**Instruction**
Print exactly the part opening with the line containing "# soft upper" and closing with the line containing "for node in", with both of those lines included.

[START The records]

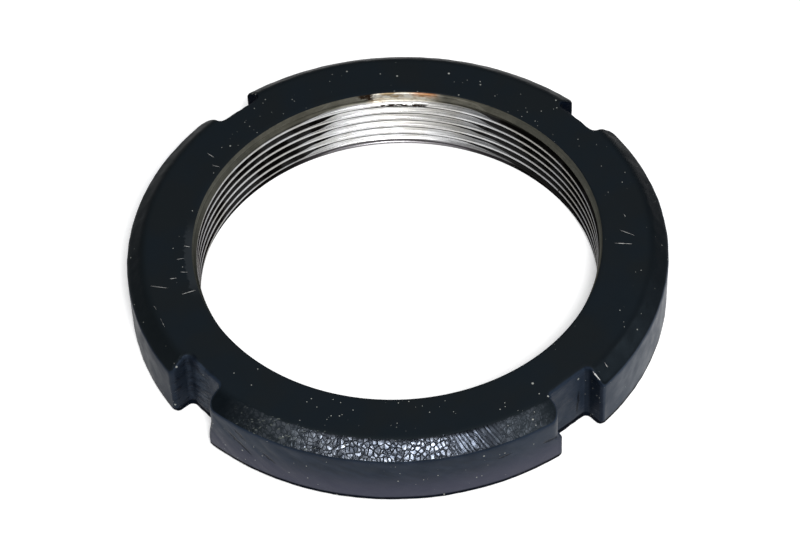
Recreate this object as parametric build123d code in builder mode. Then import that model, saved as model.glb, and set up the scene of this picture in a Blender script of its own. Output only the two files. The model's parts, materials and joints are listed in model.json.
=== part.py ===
import os
from build123d import *

os.makedirs("parts", exist_ok=True)

# Castle nut: a round locking nut with a fine thread and four spanner slots.
# It lies flat on its bearing face, the bore stands along Z, millimetres.

# bore, cut to the minor diameter of the thread; the thread form itself is a surface matter
thread_dia = 80.0          # nominal (root) diameter of the thread
thread_pitch = 2.0
lead_in_height = 2.4       # conical lead-in at both mouths
lead_in_widening = 0.88    # how much the lead-in opens the bore, on the radius
# ring
ring_wall = 12.5           # from the nominal thread diameter out to the rim
thickness = 15.0           # bearing face to upper face
# rim edges
top_chamfer_radial = 3.15
top_chamfer_axial = 2.6
bottom_chamfer = 1.2
# spanner slots
slot_count = 4
slot_width = 10.0
slot_depth = 4.5
slot_lip_round = 1.3       # where the slot walls meet the rim
slot_root_round = 2.2      # where the slot walls meet the slot floor
slot_edge_round = 0.8      # where the slot meets the upper face

thread_r = thread_dia / 2
minor_r = thread_r - 0.54127 * thread_pitch
mouth_r = minor_r + lead_in_widening
outer_r = thread_r + ring_wall
slot_floor_r = outer_r - slot_depth


def from_axis(thing):
    """Distance of the middle of an edge, or of a corner, from the bore axis."""
    middle = thing.center()
    return (middle.X ** 2 + middle.Y ** 2) ** 0.5


def beside_slot(edge):
    """How far the middle of an edge lies sideways from the nearest slot's centre line."""
    middle = edge.center()
    return min(abs(middle.X), abs(middle.Y))


with BuildPart() as castle_nut:
    # turned ring: half section swept about Z
    with BuildSketch(Plane.XZ):
        with BuildLine():
            Polyline(
                (mouth_r, 0),
                (outer_r - bottom_chamfer, 0),
                (outer_r, bottom_chamfer),
                (outer_r, thickness - top_chamfer_axial),
                (outer_r - top_chamfer_radial, thickness),
                (mouth_r, thickness),
                (minor_r, thickness - lead_in_height),
                (minor_r, lead_in_height),
                close=True,
            )
        make_face()
    revolve(axis=Axis.Z)

    # plan outline with the spanner slots, milled straight through from face to face
    with BuildSketch(Plane.XY) as outline:
        Circle(outer_r)
        with PolarLocations(outer_r, slot_count):
            Rectangle(2 * slot_depth, slot_width, mode=Mode.SUBTRACT)
        corners = outline.vertices()
        fillet([v for v in corners if from_axis(v) < outer_r - 1], slot_root_round)
        corners = outline.vertices()
        fillet([v for v in corners if from_axis(v) > outer_r - 0.1], slot_lip_round)
    extrude(amount=thickness, mode=Mode.INTERSECT)

    # soft upper edges of the slots: the smooth chain along each slot's floor, walls and lips
    upper_edges = castle_nut.edges().filter_by(
        lambda e: e.center().Z > thickness - top_chamfer_axial - slot_edge_round
        and from_axis(e) > slot_floor_r - 0.5
        and beside_slot(e) < slot_width / 2 + slot_lip_round
        and e.length < slot_width
    )
    fillet(upper_edges, slot_edge_round)

castle_nut.part.label = "castle_nut"
export_step(castle_nut.part, "parts/castle_nut.step")
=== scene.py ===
"""Castle nut: a round locking nut, satin blackened steel outside and bare machined steel in the bore.

Lengths named below are millimetres in the nut's own frame: bore along Z, bearing face at Z = 0.
"""
import json
import math
from types import SimpleNamespace

import bmesh
import bpy
from mathutils import Matrix, Quaternion, Vector, noise


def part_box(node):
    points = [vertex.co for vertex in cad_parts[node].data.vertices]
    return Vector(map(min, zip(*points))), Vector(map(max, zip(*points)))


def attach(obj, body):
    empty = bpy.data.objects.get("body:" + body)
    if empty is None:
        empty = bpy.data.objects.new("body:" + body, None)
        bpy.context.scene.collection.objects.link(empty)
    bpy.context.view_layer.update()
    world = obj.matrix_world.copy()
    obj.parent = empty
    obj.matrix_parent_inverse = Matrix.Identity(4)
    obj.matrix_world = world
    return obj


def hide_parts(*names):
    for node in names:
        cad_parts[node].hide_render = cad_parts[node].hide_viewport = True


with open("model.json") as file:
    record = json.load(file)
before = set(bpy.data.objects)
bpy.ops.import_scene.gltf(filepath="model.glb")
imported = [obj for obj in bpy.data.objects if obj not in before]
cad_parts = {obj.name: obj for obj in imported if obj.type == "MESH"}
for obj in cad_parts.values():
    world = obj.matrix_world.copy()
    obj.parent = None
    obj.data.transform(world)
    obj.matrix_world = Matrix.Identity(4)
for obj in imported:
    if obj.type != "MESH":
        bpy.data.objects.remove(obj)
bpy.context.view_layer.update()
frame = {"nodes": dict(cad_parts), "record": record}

MM = 0.001

# ---------------------------------------------------------------- sizes taken from the frame
nut_node = frame["nodes"]["castle_nut"]
node_low, node_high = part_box("castle_nut")
mounts = {m["name"]: m for m in frame["record"]["mounts"]}

THICKNESS = (node_high.z - node_low.z) / MM
OUTER_R = max(math.hypot(v.co.x, v.co.y) for v in nut_node.data.vertices) / MM
MINOR_R = mounts["thread"]["dims"]["r_mm"]
LEAD_IN = (THICKNESS - mounts["thread"]["dims"]["length_mm"]) / 2

# ---------------------------------------------------------------- sizes of the nut's own detail
PITCH = 2.0
THREAD_PHASE = 0.9                # share of a pitch by which the thread is turned on
THREAD_DEPTH = 0.54127 * PITCH
MAJOR_R = MINOR_R + THREAD_DEPTH
MOUTH_R = 39.7                    # lead-in at the faces
MOUTH_BREAK = 0.15                # tiny chamfer that breaks the mouth's edge
CHAMFER_RUN, CHAMFER_DROP = 3.15, 2.6
BREAK_R = OUTER_R - CHAMFER_RUN   # where the flat upper face turns down into the rim chamfer
CHAMFER_START = (BREAK_R - 1.25, BREAK_R + 0.75)     # radii over which the chamfer's skin fades in
SHOULDER = 0.8                    # how far the upper face rolls over, either side of BREAK_R
BOTTOM_CHAMFER = 1.2
SLOT_WIDTH = 10.0
SLOT_FLOOR_R = 48.0
ROOT_ROUND = 1.0
SLOT_TOP_ROUND, RIM_TOP_ROUND = 0.9, 0.45
SLOT_LOW_ROUND, RIM_LOW_ROUND = 1.15, 0.35
TOP_FLATNESS, LOW_FLATNESS = 0.8, 0.9      # height of those rounds as a share of how far they reach in
EDGE_TO_WALL = 30                 # degrees round the upper edge at which the wall's skin begins
# Rounding of the eight slot lips, anticlockwise from +X: worn above the ledge, still crisp below it.
WORN_LIPS = (1.2, 0.5, 1.9, 1.0, 2.0, 2.3, 0.9, 1.9)
CRISP_LIP = 0.9
# Heights from which and up to which each lip turns from crisp to worn: one has a sharp ledge.
SLOW_LEDGE, SHARP_LEDGE = (3.0, 9.0), (6.4, 6.9)
LEDGES = [SLOW_LEDGE] * 5 + [SHARP_LEDGE] + [SLOW_LEDGE] * 2
LEDGE_WAVER = 0.5                 # how far a ledge wanders up and down
STEP_OUT = 0.12                   # how far the foot of a worn lip stands proud of the wall above it

# Depths of the forging's roughness
SKIN_CELLS, FRONT_SKIN_CELLS, SKIN_WAVE = 0.03, 0.12, 0.05
WALL_DRAG, WALL_WAVE = 0.05, 0.05
SLOT_TEARS = 0.12
FINE_WAVE = 0.02
FACE_SKIN = 0.05                  # below this height nothing is roughened, so the bearing face is flat

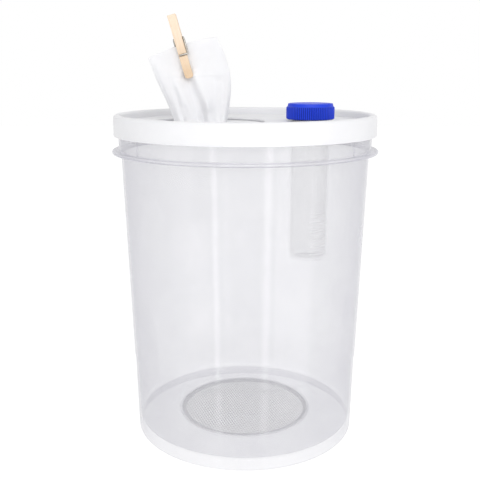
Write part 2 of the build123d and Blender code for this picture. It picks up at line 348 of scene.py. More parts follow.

[END The records]

**Solution**
    # soft upper edges of the slots: the smooth chain along each slot's floor, walls and lips
    upper_edges = castle_nut.edges().filter_by(
        lambda e: e.center().Z > thickness - top_chamfer_axial - slot_edge_round
        and from_axis(e) > slot_floor_r - 0.5
        and beside_slot(e) < slot_width / 2 + slot_lip_round
        and e.length < slot_width
    )
    fillet(upper_edges, slot_edge_round)

castle_nut.part.label = "castle_nut"
export_step(castle_nut.part, "parts/castle_nut.step")
=== scene.py ===
"""Castle nut: a round locking nut, satin blackened steel outside and bare machined steel in the bore.

Lengths named below are millimetres in the nut's own frame: bore along Z, bearing face at Z = 0.
"""
import json
import math
from types import SimpleNamespace

import bmesh
import bpy
from mathutils import Matrix, Quaternion, Vector, noise


def part_box(node):
    points = [vertex.co for vertex in cad_parts[node].data.vertices]
    return Vector(map(min, zip(*points))), Vector(map(max, zip(*points)))


def attach(obj, body):
    empty = bpy.data.objects.get("body:" + body)
    if empty is None:
        empty = bpy.data.objects.new("body:" + body, None)
        bpy.context.scene.collection.objects.link(empty)
    bpy.context.view_layer.update()
    world = obj.matrix_world.copy()
    obj.parent = empty
    obj.matrix_parent_inverse = Matrix.Identity(4)
    obj.matrix_world = world
    return obj


def hide_parts(*names):
    for node in names:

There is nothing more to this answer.